Antonin Artaud, un homme torturé.

Publié le par Fabrice D

Antonin Artaud, un homme torturé.

Nul n’a jamais écrit ou peint, sculpté, modelé, construit, inventé, que pour sortir en fait de l’enfer.

Génie pour certains, fou pour d'autres, Artaud est poète, auteur et metteur en scène de théâtre, comédien, plasticien,

Antonin nait en 1896 à Marseille. Ses premiers troubles psychiques apparaissent dès l’âge de 4 ans. Il en souffrira toute sa vie.

Le poète entre en littérature en 1924 avec la publication de «  Correspondance avec Jacques Rivière ». Le directeur de la NRF a refusé de publier les poèmes d’Artaud (Ombilic des limbes et Pèse nerf), il s’ensuit un échange de lettres entre les deux hommes. (Artaud y mentionnera ses problèmes de santé).

Le poète participe  ensuite activement au mouvement surréaliste.

Puis, entre 1930 et 1936, Artaud s’essaie au théâtre et au cinéma où il jouera des petits rôles dans plus d’une vingtaine de films. Ses théories sur la mise en scène dans le théâtre de l’extrême influenceront plus tard le théâtre américain des années 1960. Il écrit aussi des pièces et des scénarios de films souvent très radicaux. (Il propose, par exemple, Dix-huit secondes, un scénario qui propose de dérouler sur l’écran les images qui défilent dans l’esprit d’un fou durant les dix-huit secondes précédant son suicide.).


En 1936, Artaud part au Mexique.  Là-bas, les rites des Tarahumaras dont celui du peyotl (cactus hallucinogène)  le marqueront toute sa vie.

Le Rite est que le nouveau soleil passe
par sept points avant d'éclater à l'orifice de la terre.

Et il y a six hommes,
un pour chaque soleil,
et un septième homme
qui est le soleil tout
CRU
habillé de noir et de chair rouge.

Or, ce septième homme
est un cheval
qui est le soleil
et non l'homme

Extrait de Tutuguri (Le rite du soleil noir)

Pour devenir un adulte, chaque  indien doit inventer son propre chant, sa propre langue son propre Tutuguri (étymologiquement la danse du hibou). Artaud est encore à la recherche  de son Tutuguri.

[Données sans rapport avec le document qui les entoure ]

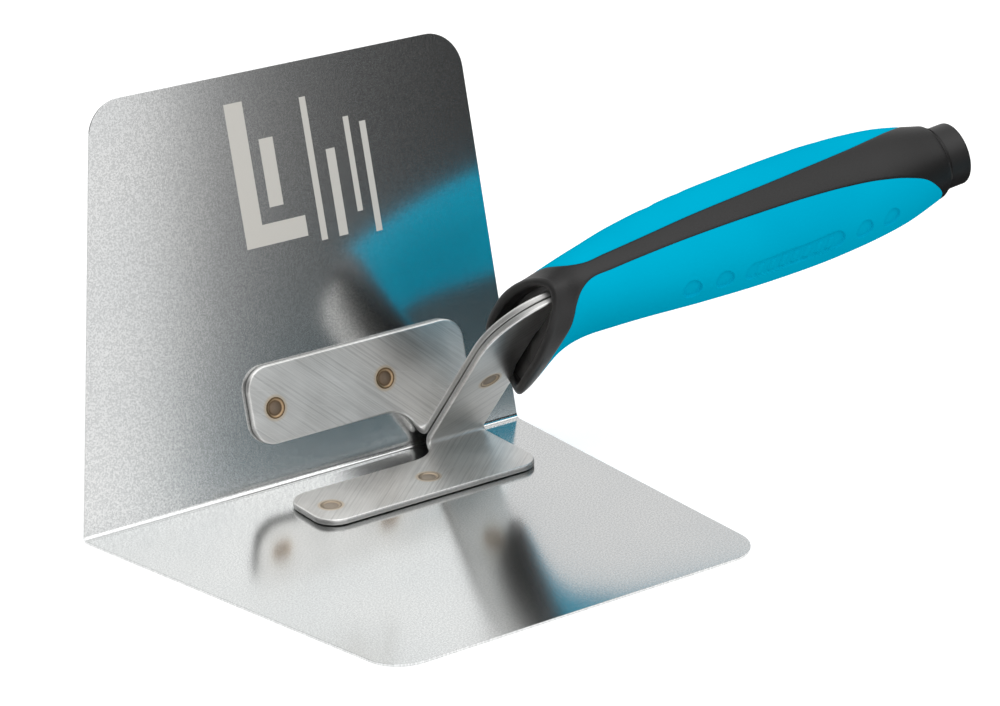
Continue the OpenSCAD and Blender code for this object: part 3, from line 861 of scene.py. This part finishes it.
def distance_to(points, line):
    """Distance from each point to the nearest point of the line, worked out in batches."""
    gap = np.full(len(points), 1e9)
    for first in range(0, len(line), 20):
        d = np.linalg.norm(points[:, None] - line[None, first:first + 20], axis=2).min(1)
        gap = np.minimum(gap, d)
    return gap


def groove(points, edge):
    """Depth of the parting groove, from the distance to the seam."""
    return GROOVE_DEPTH * np.exp(-(distance_to(points, edge) / GROOVE_W) ** 2)


def inside(points, polygon):
    """Which 2-D points lie in the polygon."""
    x, y = points[:, 0][:, None], points[:, 1][:, None]
    ax, ay = polygon[:, 0][None], polygon[:, 1][None]
    bx, by = np.roll(polygon, -1, 0)[:, 0][None], np.roll(polygon, -1, 0)[:, 1][None]
    cross = ((ay > y) != (by > y)) & (x < (bx - ax) * (y - ay) / np.where(by == ay, 1e-12, by - ay) + ax)
    return cross.sum(1) % 2 == 1


def even_grid(line):
    """Evenly placed (t, angle) of half the handle, left clear beside the seam and the marks."""
    rows = [-1, -0.89, -0.78, -0.67] + list(np.linspace(-0.55, 0, 15)) + list(np.linspace(0, 1, 26))[1:]
    rows += list(np.linspace(1, END, 84))[1:]
    rows += [END + k for k in (0.1, 0.2, 0.3, 0.4, 0.5, 0.6, 0.73, 0.86, 1)]
    cols = np.linspace(0, math.pi, 66)
    grid = np.stack(np.meshgrid(rows, cols, indexing="ij"), -1).reshape(-1, 2)
    t, a = grid[:, 0], grid[:, 1]
    to_seam = distance_to(grid * SPREAD, line)
    here = form(t, a)
    xi, eta = flank_place(here)
    clear = to_seam > SEAM_CLEAR
    for mark in marks():
        gap = mark_gap(xi, eta, mark)
        # The long mark has mesh points of its own all over
        taken = gap < MARK_CLEAR if mark[2] else np.abs(gap) < MARK_CLEAR
        clear &= ~(taken & (here[:, 2] > FLANK_Z))
    border = (a == 0) | (a == math.pi) | (t == rows[0]) | (t == rows[-1])
    return grid[(clear | border) & ~(border & (to_seam < BORDER_CLEAR))]


def beside_seam(line):
    """Rows of (t, angle) that follow the seam on both sides."""
    step = np.gradient(line, axis=0)
    side = np.stack([-step[:, 1], step[:, 0]], -1) / np.linalg.norm(step, axis=1)[:, None]
    rows = np.concatenate([line[1:-1] + k * side[1:-1] for k in BESIDE_SEAM]) / SPREAD
    return rows[(rows[:, 1] > 0.01) & (rows[:, 1] < math.pi - 0.01)]


def build_skins(black, cyan):
    """Both skins from one mesh of the half that faces the lower wing, and its mirror image."""
    curve = seam()
    line = curve * SPREAD
    xi, eta = mark_points()
    at_marks = np.stack([1 + (xi - NECK) / UNIT, angle_at(xi, eta)], -1)
    uv = np.concatenate([curve, even_grid(line), at_marks, beside_seam(line)]) * SPREAD
    edges = [(k, k + 1) for k in range(len(curve) - 1)]
    spots, _, cells, _, _, _ = delaunay_2d_cdt([Vector(p) for p in uv], edges, [], 0, 1e-4)
    uv = np.array([tuple(v) for v in spots])
    faces = np.array(cells)
    t, a = uv[:, 0] / UNIT, np.clip(uv[:, 1] / AROUND, 0, math.pi)
    points = form(t, a)
    sunk = groove(points, form(curve[:, 0], curve[:, 1]))
    flank = (t > 1) & (t < END) & (points[:, 2] > FLANK_Z)
    sunk[flank] += pressed(points[flank])
    points = points - outward(t, a) * np.where((t > -0.5) & (t < END + 0.5), sunk, 0)[:, None]
    points[(a < 1e-6) | (a > math.pi - 1e-6), 2] = 0
    centre = uv[faces].mean(1)
    # The seam and a far row past the belly enclose the coloured skin
    far = 2 * math.pi * AROUND
    coloured = inside(centre, np.concatenate([line, [[line[-1, 0], far], [line[0, 0], far]]]))
    # Faces turn outwards
    ab = points[faces[:, 1]] - points[faces[:, 0]]
    ac = points[faces[:, 2]] - points[faces[:, 0]]
    way = (np.cross(ab, ac) * outward(centre[:, 0] / UNIT, centre[:, 1] / AROUND)).sum(1)
    faces[way < 0] = faces[way < 0][:, ::-1]
    for name, chosen, node, slot, material in (
            ("grip_skin", coloured, "grip_cover", "soft_cyan", cyan),
            ("collar_stripe_and_tail", ~coloured, "soft_overmould", "soft_black", black)):
        used, back = np.unique(faces[chosen], return_inverse=True)
        triangles, half = back.reshape(-1, 3), points[used]
        obj = piece(name, np.concatenate([half, half * (1, 1, -1)]),
                    np.concatenate([triangles, triangles[:, ::-1] + len(half)]).tolist(),
                    node, material, closed=False)
        wall = obj.modifiers.new("wall", "SOLIDIFY")
        wall.thickness = SKIN_WALL / 1000
        wall.offset = -1


# End of the stub: rounding of its rim, and a low raised edge round a plain face as (depth, inset)
STUB_ROUND = 0.7
STUB_FACE = [(0, 1.5), (0.05, 1.7), (0.35, 1.95), (0.4, 2.2), (0.4, STUB_R - 3), (0.4, STUB_R)]
# Groove where the stub leaves the tail: (distance behind the tail's end, inset)
STUB_GROOVE = [(-3, 0.1), (-0.2, 0.1), (0.1, 0.3), (0.45, 0.3), (0.8, 0.0)]


def build_core(material):
    """Hard core: the pocket's floor, the hidden body under the skins, and the stub at the tail."""
    a = np.linspace(0, 2 * math.pi, 96, endpoint=False)
    floor = lip_point(1.0, a) + (0.02, 0, 0)
    mid = floor.mean(axis=0)
    rows = [mid + (floor - mid) * k for k in (0, 0.25, 0.5, 0.75, 0.92, 1.03)]
    rows += [collar_point(u + 0 * a, a, SKIN_T + 0.4) for u in np.linspace(0.3, 1, 10)]
    rows += [grip_point(t + 0 * a, a, SKIN_T) for t in np.linspace(NECK + 2, GRIP_LEN - 5, 26)]
    end = GRIP_LEN + STUB_LEN
    rows += [stub_point(GRIP_LEN + t, a, STUB_R - inset) for t, inset in STUB_GROOVE]
    rows.append(stub_point(end - 2, a, STUB_R))
    rows += [stub_point(end - STUB_ROUND * (1 - math.sin(q)), a, STUB_R - STUB_ROUND * (1 - math.cos(q)))
             for q in np.linspace(0, math.pi / 2, 7)]
    rows += [stub_point(end - depth, a, STUB_R - inset) for depth, inset in STUB_FACE]
    rows = np.array(rows)
    n, cols = rows.shape[:2]
    return weighted_normals(piece("hard_core", rows.reshape(-1, 3), grid_faces(n, cols, closed=True),
                                  "handle_core", material))


# ---------------------------------------------------------------- build the object
build_blade(blade_material())
_, upper_at, web_at = build_bracket("upper", bracket_material)
_, lower_at, _ = build_bracket("lower", bracket_material)
build_welds("upper", upper_at, weld_material("weld_tint_and_highlight_upper", 0.0))
build_welds("lower", lower_at, weld_material("weld_tint_and_highlight_lower", 0.45))
build_web_weld(web_at, weld_material("weld_tint_and_highlight_web", 0.2))
build_skins(
    plastic("soft_black", (0.0095, 0.0088, 0.0088, 1), (0.0075, 0.0070, 0.0068, 1), 0.45, 2600, 0.45,
            Specular_IOR_Level=0.4),
    plastic("soft_cyan", (0.0, 0.378, 0.572, 1), (0.0, 0.352, 0.545, 1), 0.6, 1500, 0.12,
            Specular_IOR_Level=0.0))
build_core(plastic("hard_plastic", (0.014, 0.013, 0.013, 1), (0.010, 0.0095, 0.0095, 1), 0.42, 1800, 0.16,
                   Specular_IOR_Level=0.42))


# ---------------------------------------------------------------- floor, light, camera
def heading(azimuth, elevation):
    """Unit vector in a direction given in degrees."""
    az, el = math.radians(azimuth), math.radians(elevation)
    return Vector((math.cos(az) * math.cos(el), math.sin(az) * math.cos(el), math.sin(el)))


# A card goes from low to high over this height, and its bright edge falls off at this rate
CARD_RISE, CARD_FALL = 0.18, -25.0
# Azimuth of the cards' long side, and the directions behind the upright card and along it
CARD_TURN = 29
AWAY, BESIDE = heading(CARD_TURN - 90, 0), heading(CARD_TURN, 0)


def gloss_card(name, centre, facing, width, height, low, high, lean=0.0, fade=0.0):
    """A flat card that only gloss sees, so the steel has something to reflect.

    low and high are its colours at the bottom and at the top. lean tilts its left edge, and
    fade is how bright that edge is before it falls off into the card.
    """
    mesh = bpy.data.meshes.new(name)
    w, h = width / 2, height / 2
    mesh.from_pydata([(-w, -h, 0), (w + lean, -h, 0), (w - lean, h, 0), (-w, h, 0)], [], [(0, 1, 2, 3)])
    obj = bpy.data.objects.new(name, mesh)
    bpy.context.scene.collection.objects.link(obj)
    obj.location = centre
    obj.rotation_euler = Vector(facing).to_track_quat("Z", "Y").to_euler()
    m = Material(name)
    at = m.add("SeparateXYZ", {0: m.add("TexCoord").outputs["Object"]}).outputs
    rise = m.step(at[1], -h, -h + CARD_RISE)
    within = m.math("SUBTRACT", m.math("SUBTRACT", w, m.math("MULTIPLY", at[1], lean / h)), at[0])
    fall = m.math("MULTIPLY", m.math("POWER", math.e, m.math("MULTIPLY", within, CARD_FALL)), fade)
    colour = m.mix(m.math("MULTIPLY", fall, rise), m.mix(rise, low, high), grey(1.0))
    glow = m.add("Emission", {"Color": colour, "Strength": 1.0})
    m.tree.links.new(glow.outputs[0], m.tree.nodes["Material Output"].inputs[0])
    mesh.materials.append(m.mat)
    obj.visible_camera = obj.visible_diffuse = obj.visible_shadow = obj.visible_transmission = False
    return obj


def area_light(name, location, target, size, power):
    light = bpy.data.lights.new(name, "AREA")
    light.energy = power
    light.size = size
    obj = bpy.data.objects.new(name, light)
    bpy.context.scene.collection.objects.link(obj)
    obj.location = location
    obj.rotation_euler = (Vector(target) - Vector(location)).to_track_quat("-Z", "Y").to_euler()


# Soft boxes as gloss sees them: azimuth, elevation, outer and inner angle, strength
SOFT_BOXES = [(-44, 45, 28, 15, 1.45), (57, 24, 32, 16, 0.7), (-94, 6, 44, 32, 0.92), (-160, 80, 44, 12, 1.1),
              (14, 57, 32, 12, 0.52), (135, 28, 44, 14, 0.4)]
# What gloss sees between the soft boxes
STUDIO_DARK = 0.16
# Light on matt surfaces: an even part, and a wide soft one like a soft box
MATT_EVEN, MATT_BOX = 0.90, (-110, 70, 95, 5, 0.20)


def build_world():
    """White behind, soft from the front left for the matt parts, and soft boxes for the gloss."""
    world = bpy.data.worlds.new("studio")
    world.use_nodes = True
    m = Nodes(world.node_tree)
    way = m.add("TexCoord").outputs["Generated"]

    def soft_box(azimuth, elevation, outer, inner, strength):
        ins = {0: way, 1: heading(azimuth, elevation)}
        dot = m.add("VectorMath", ins, operation="DOT_PRODUCT").outputs["Value"]
        lit = m.step(dot, math.cos(math.radians(outer)), math.cos(math.radians(inner)))
        return m.math("MULTIPLY", lit, strength)

    gloss = STUDIO_DARK
    for box in SOFT_BOXES:
        gloss = m.math("ADD", gloss, soft_box(*box))
    matt = m.math("ADD", MATT_EVEN, soft_box(*MATT_BOX))
    path = m.add("LightPath").outputs
    value = m.blend(path["Is Glossy Ray"], matt, gloss)
    value = m.blend(path["Is Camera Ray"], value, 1.0)
    background = m.tree.nodes["Background"]
    background.inputs["Color"].default_value = grey(1.0)
    m.tree.links.new(value, background.inputs["Strength"])
    bpy.context.scene.world = world


def build_floor():
    """Plain pale paper just under the blade."""
    floor = bpy.data.meshes.new("floor")
    floor.from_pydata([(-9, -9, 0), (9, -9, 0), (9, 9, 0), (-9, 9, 0)], [], [(0, 1, 2, 3)])
    obj = bpy.data.objects.new("floor", floor)
    obj.location = (0, 0, -0.00006)
    bpy.context.scene.collection.objects.link(obj)
    m = Material("floor_paper", Roughness=0.85, Specular_IOR_Level=0.15, Emission_Strength=0.3)
    tone = m.noise(m.add("TexCoord").outputs["Object"], 6, 2, 0.5)
    m.bsdf.inputs["Emission Color"].default_value = grey(1.0)
    floor.materials.append(m.set(Base_Color=m.mix(tone, grey(0.86), grey(0.88))))
    obj.visible_diffuse = False


def floor_card(name, away, beside, width, height, colour):
    """A card of one colour that lies just over the floor."""
    card = gloss_card(name, AWAY * away + BESIDE * beside + Vector((0, 0, 0.001)), (0, 0, 1), width, height,
                      colour, colour)
    card.rotation_euler = (0, 0, math.radians(CARD_TURN))


def build_stage():
    build_floor()
    build_world()
    # The card's edge runs up the middle of what the upright wing mirrors
    gloss_card("dark_card_right", AWAY * 0.45 + BESIDE * 0.271 + Vector((0, 0, 0.12)), -AWAY, 0.55, 0.36,
               (0.04, 0.11, 0.14, 1), grey(0.03), lean=0.044, fade=0.42)
    floor_card("teal_card_floor", 0.31, 0.262, 0.59, 0.27, (0.07, 0.21, 0.26, 1))
    # Keeps the handle's underside dark where it mirrors the paper beside the blade
    floor_card("dark_card_floor", -0.04, 0.37, 0.5, 0.42, grey(0.05))
    area_light("key", (-0.3, -0.6, 1.2), (0, 0, 0.03), 0.9, 3.5)


def build_camera():
    data = bpy.data.cameras.new("camera")
    data.lens = 122.05
    data.sensor_width = 36
    data.clip_start = 0.01
    camera = bpy.data.objects.new("camera", data)
    camera.location = (-0.40207, -0.61317, 0.33565)
    camera.rotation_euler = [math.radians(v) for v in (68.6416, 1.0046, -35.1261)]
    bpy.context.scene.collection.objects.link(camera)
    bpy.context.scene.camera = camera


build_stage()
build_camera()
bpy.context.scene.view_settings.view_transform = "Standard"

Son voyage en Irlande, l’année suivante, sera sa descente aux enfers. Il en est expulsé dans un état psychique déplorable (hallucination, paranoïa, il nie son identité, etc…). La toxicomanie (héroïne, cocaïne, laudanum) n’a pas arrangé l’homme. Il est hospitalisé en France dans des conditions exécrables. Puis ces dernières s’améliorent (grâce notamment à l’intervention de Robert Desnos). Il est donc, en 1943, interné à Rodez et suivi par le docteur Ferdière (l’un des pionniers de l’art thérapie).

Les critiques opposent souvent les textes fous de la fin de sa vie aux  textes fulgurants de ses débuts.

 

Dans les cahiers de Rodez, notre poète ne fait plus attention au style. Il écrit  de plein fouet comme il vit, sans rien rejeter. Sa poésie devient orale. Ces poèmes deviennent un fatras d’obscénités scatologiques, d’injures, de blasphèmes,….Une rage simple d’un petit enfant, par laquelle, il déchire le langage par le corps. Ce n’est plus des poèmes mais des cris. A travers les mots on entend son gémissement. Artaud passe même par la glossolalie. Avec des textes sans sens, des mantras magiques  il cherche à « tailler des brèches dans la pensée ». Certains le lisent comme un mystique. Il jetterait les mots et les silences pour essayer d’exploser la réalité du monde et entrevoir l’invisible. Il a l’œil au bout de la langue.

« Le monde est en train de foutre le camp dans le néant qui l’avalera comme le vieux utérus des mères, l’anus terro-fibreux des pères [..] »

Artaud meurt d’un cancer du rectum en 1948.